OzCo announces eight delegates for New York Publishers Program
Eight Australian publishers, rights managers and literary agents will travel to New York City from 4 to 8 June this year as part of the Australia Council’s New York Publishers Program 2018.
The eight successful applicants selected for the program are: literary agent Alex Adsett of Alex Adsett Publishing Services; Allen & Unwin publisher Annette Barlow; Fremantle Press CEO Jane Fraser; Giramondo commissioning editor Nick Tapper; Pantera Press rights manager Katy McEwen; literary agent Gaby Naher of The Naher Agency; Hardie Grant Egmont publisher Marisa Pintado; and Text Publishing rights and export coordinator Khadija Caffoor.
The delegates will participate in a five-day program of industry meetings, marketing briefings and networking opportunities.

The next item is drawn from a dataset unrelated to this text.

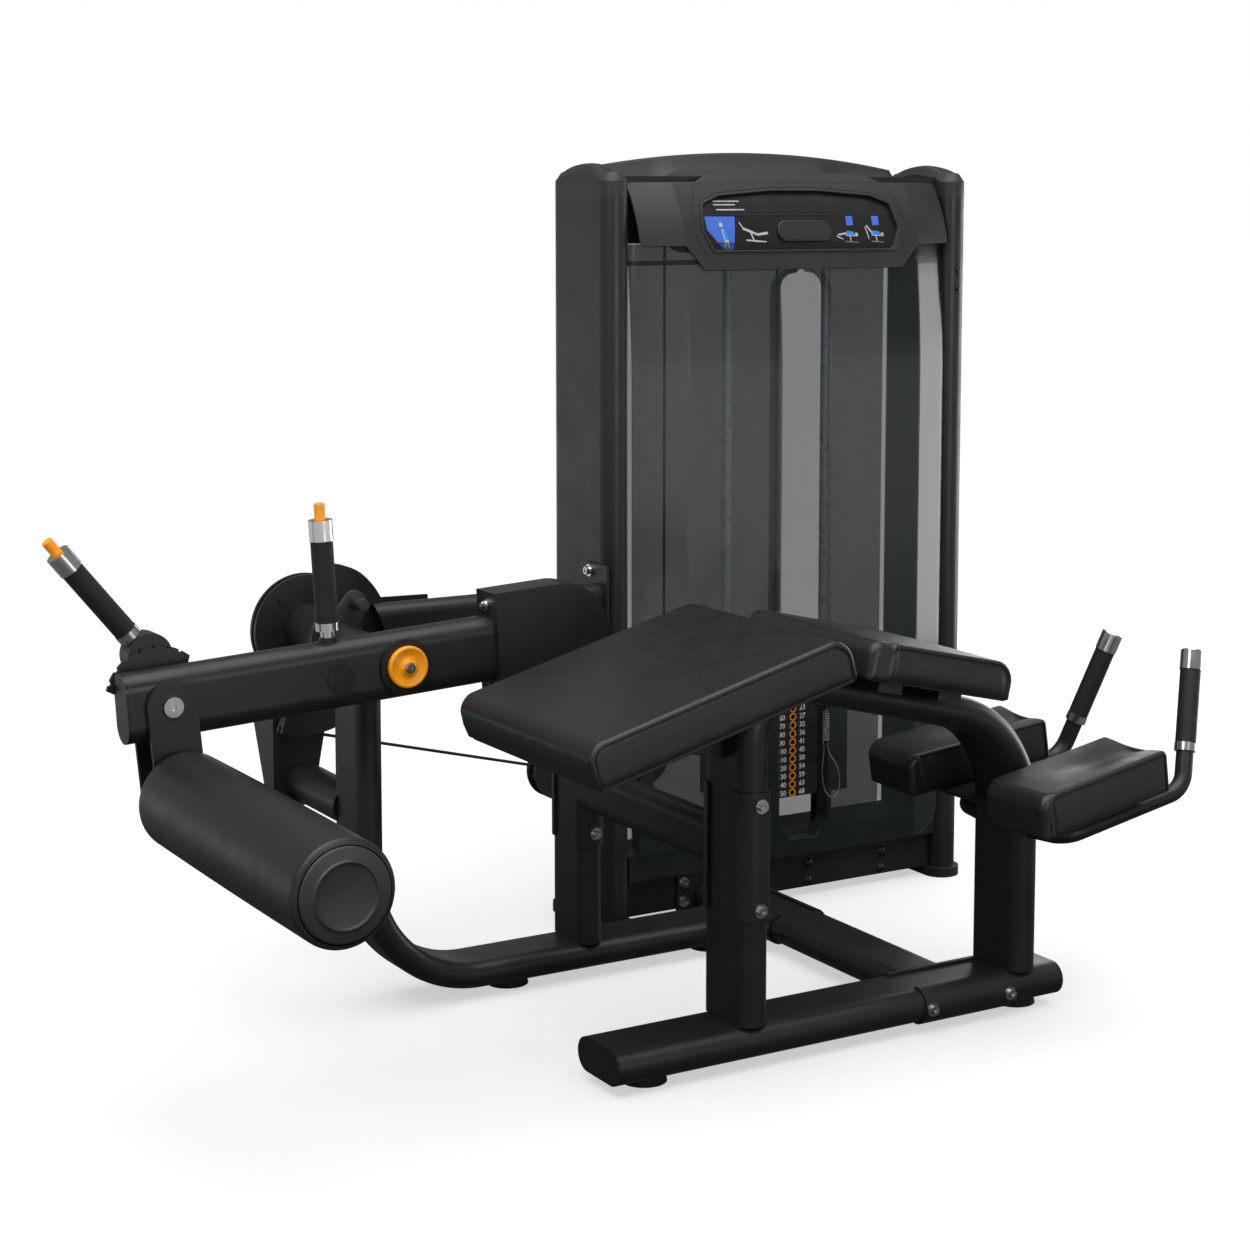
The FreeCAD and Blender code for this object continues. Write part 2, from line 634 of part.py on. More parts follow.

Wenona Byrne, director of literature at the Australia Council, told Books+Publishing the program is designed to help Australian publishers and agents broaden their networks and gain knowledge of the North American market, with the ultimate aim of increasing North American rights sales for Australian authors. ‘The specific program of activities has been designed with the needs of the individual participants in mind, to help them navigate and access the world’s largest book market,’ said Byrne.
As part of the program, the delegation will visit major publishing houses including Flatiron Books, where the group will meet with executive vice president Amy Einhorn. Byrne added, ‘the group will be attending one-on-one meetings with publishers and editors based at the offices of Simon & Schuster, Penguin Random House, Farrar Straus & Giroux, Melville House and Europa Editions, with more meetings still being finalised.’
Pintado described the program as a ‘fabulous opportunity to connect face-to-face with US agents and publishers’. Hardie Grant Egmont has already successfully sold rights into the US for a number of titles, and Pintado said this opportunity ‘will ensure that we can continue to create a publishing program that centres the Australian reader but is relevant to the US market. This is increasingly critical in sustaining our book business, and an important part of being able to support Australian authors and especially new voices.’
For Fraser, the North American book market offers great opportunities despite being difficult to penetrate for small independent publishers such as Fremantle Press. ‘Our budget just doesn’t stretch to travelling overseas for trade fairs at the moment so we rely on the representation by our agents in Europe and Asia … I’m really keen to seek out North American-based agents to work with in the same way,’ said Fraser.
Adsett said she will use the opportunities from the program to ‘continue establishing myself as an agent on US publishers’ radar’, as well as to visit Book Expo America and the inaugural New York Rights Fair. ‘I’m very much looking to the US as a key market for my authors,’ said Adsett. ‘Although I represent a broad range of titles across all ages and genres, a core part of my list is crime, speculative fiction, and romance, and the biggest market for these is the US.’
As previously reported by Books+Publishing, the Australia Council announced the inaugural New York Publishers Program in late 2017.